I don't know of any serious work in this area, but I suspect that if economists were to take a good look at the software market, they'd find that it is intrinsically dysfunctional. The root of this is that the marginal cost of reproduction, which is what prices in truly competitive markets converge on, is zero. Therefore the only way to make money on software is to create artificial scarcity around proprietary niches. (The entire history of Microsoft, including the antitrust trials that happened and many more that should, offers a textbook on this. Smaller software companies aim for smaller niches where "first movers" tend to go unchallenged so have less need for such obviously criminal behavior.) Free software turns out to be the only viable alternative to monopoly software. Moreover, it can be developed and maintained for a small fragment of the costs that commercial software companies accrue -- even if you monetize the vast amount of voluntary labor that currently goes into it. The obvious conclusion is that the economy as a whole would be much more productive and efficient if we somehow found a collective way to fund free software development.
The obvious source for such funding is government -- you know, the institution that is supposed to be "of, by, and for the people" -- and not just in the US but everywhere. But in the US there is a peculiar ideological blindness, related of course to rampant corruption, to the very idea of government doing something that would benefit people by bypassing the corporate profit-takers. So some time ago I came up with a "plan B" and now that (at least) some people are talking again about the need to better support free software, I thought it would at least be worth a post to dust it off and air it out.
I had something very specific in mind, but you're free to generalize it or just change the specifics to your own situation: that is, after all, intrinsic to the notion of ideas, unless you try to kidnap one and lock it up behind the legal travesty known as a patent.

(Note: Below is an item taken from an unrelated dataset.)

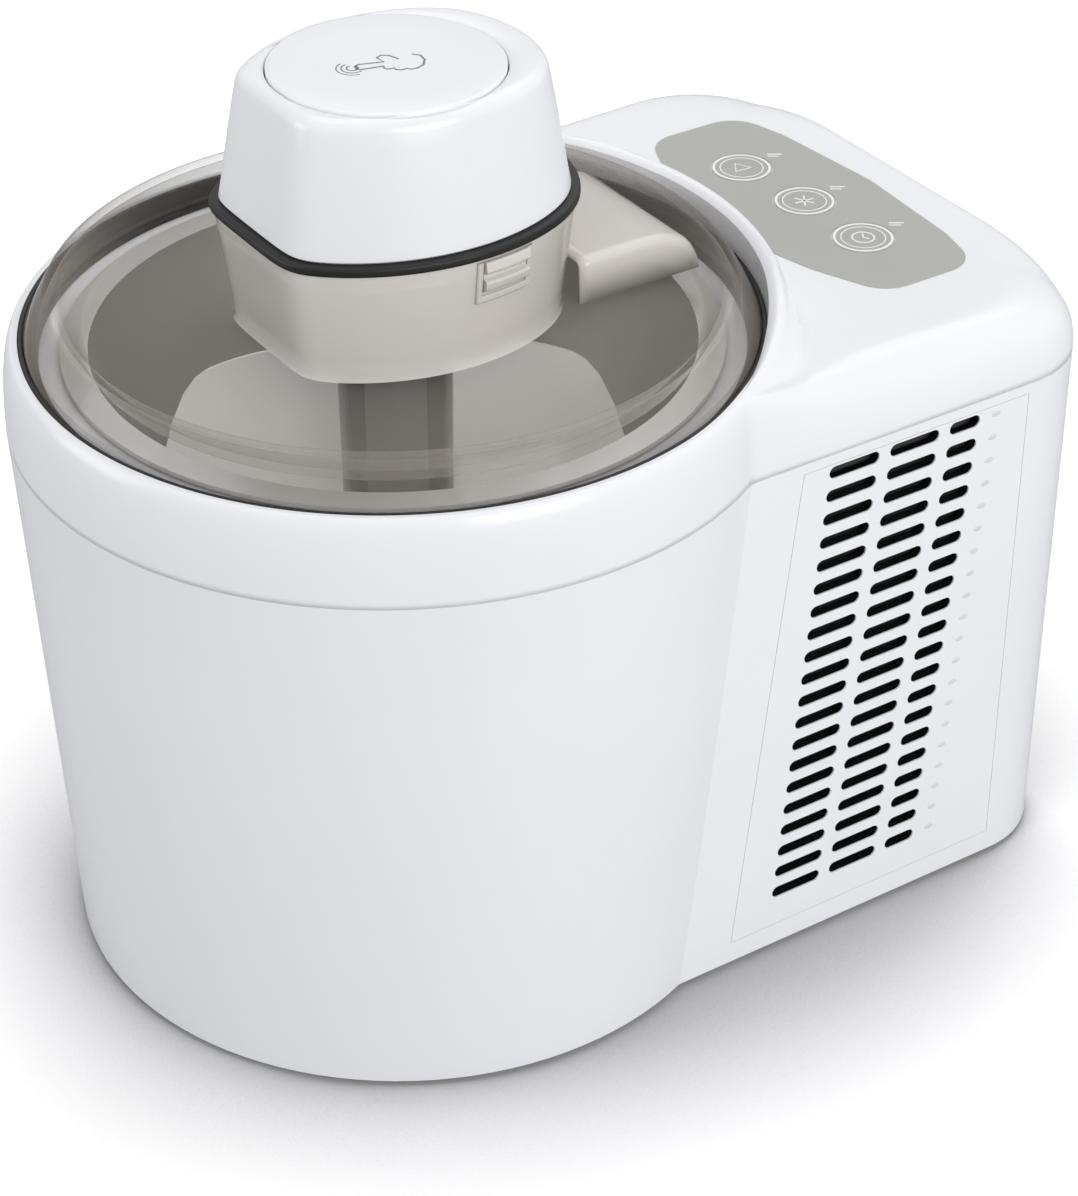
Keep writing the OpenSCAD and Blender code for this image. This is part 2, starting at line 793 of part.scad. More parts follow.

My proposal was that Wichita State University's computer science department should create a major in free software development as one option for its BS program (or MS, if it has or wants one). As far as I know, such a program would be unique, and therefore it would start to attract students from all over who are especially inspired by free software. (At present, nearly all of WSU's 15,000 students are local commuters, although they do draw some foreign students into engineering programs, and recently have had a pretty good basketball team.) The curriculum would combine basic computer science classes with practical project skills notably including actual participation in free software projects. So this would benefit free software in two ways: it would provide some volunteer labor for projects, and it would train people in both the theory and practice of free software -- skills that they can continue to use wherever they wind up. (Most software engineers do not go to work for proprietary software companies. Many wind up in IS departments of companies that wind up consuming and customizing rather than productizing software. Others may go into education, or on to MBA programs, or elsewhere where their free software expertise may turn out to be invaluable.)
Needless to say, there is a "first mover" advantage for whichever university does this first. Eventually, I expect that working on real free software projects will be incorporated into nearly every computer science curriculum, even without a dedicated major, simply because it is the most cost-effective way for students to learn from actual real world development. (Most students at present spend their time working textbook problems. As someone who used to hire software engineers, I put very little value on education compared to practical experience. In fact, I rarely hired people with CS backgrounds, preferring those who majored in math or science and learned to program on the side.)
I'd also recommend that Wichita State amplify the major program by creating a Center for Free Software Development, funded with business grants (and whatever they can squeeze from the government -- WSU has something like this already for aviation engineering where the local aircraft companies were very effective at lobbying the state). The Center could make it a point to hire celebrity free software figures, who would divide their time between teaching and research. And since we're talking about Wichita, it's worth noting that the one local company that could make this happen almost instantly is Koch -- note, among other things, that WSU's storied basketball program plays in Koch Arena.
It's interesting to speculate whether the nominally libertarian, notoriously political Koch brothers would take an interest in free software. Several things suggest that it might be worthwhile to approach them on the subject. For one thing, they do spend a fair amount of money on broadly philanthropic causes. (Not, I think, nearly as much as they spend on blatantly political ones, and the latter align much more closely with their business interests than with their more philosophical ones.) Second, there is a pretty strong libertarian segment within the free software community, most vocally Eric S. Raymond (author of The Cathedral & the Bazaar and The Art of UNIX Programming), but you can find it elsewhere, especially in Richard Stallman's insistence on "free as in freedom" as opposed to "free beer." The Kochs often make a point of their opposition to rent-seeking in politics. Proprietary software is nothing but rent, protected only by the legal force of "intellectual property" laws. And the model of building multiple, independent free software foundries, backed by private funding, scattered across the world independent of government bureaucratic meddling should have some appeal. Plus, free software is the best deal businesses can get: not only free to copy but with open source code no one can have a monopoly on supporting it and anyone who wants to adapt or modify it can do so. Virtually nothing else on the agenda of Americans for Prosperity actually offers so much prosperity.
On the other hand, the Kochs in practice have a pretty narrow definition of prosperity: very little of it, for instance, trickles down to their employees, nor do they even have to share it with stockholders. They've created a near-perfect symmetry where their relentless campaign for freedom and prosperity seems designed to benefit exactly a nation of only two individuals. So while they should see free software as a net benefit to the two, it might not be benefit enough to get them to help us. Still, it's not too crazy to ask. Just probably shouldn't be me doing it.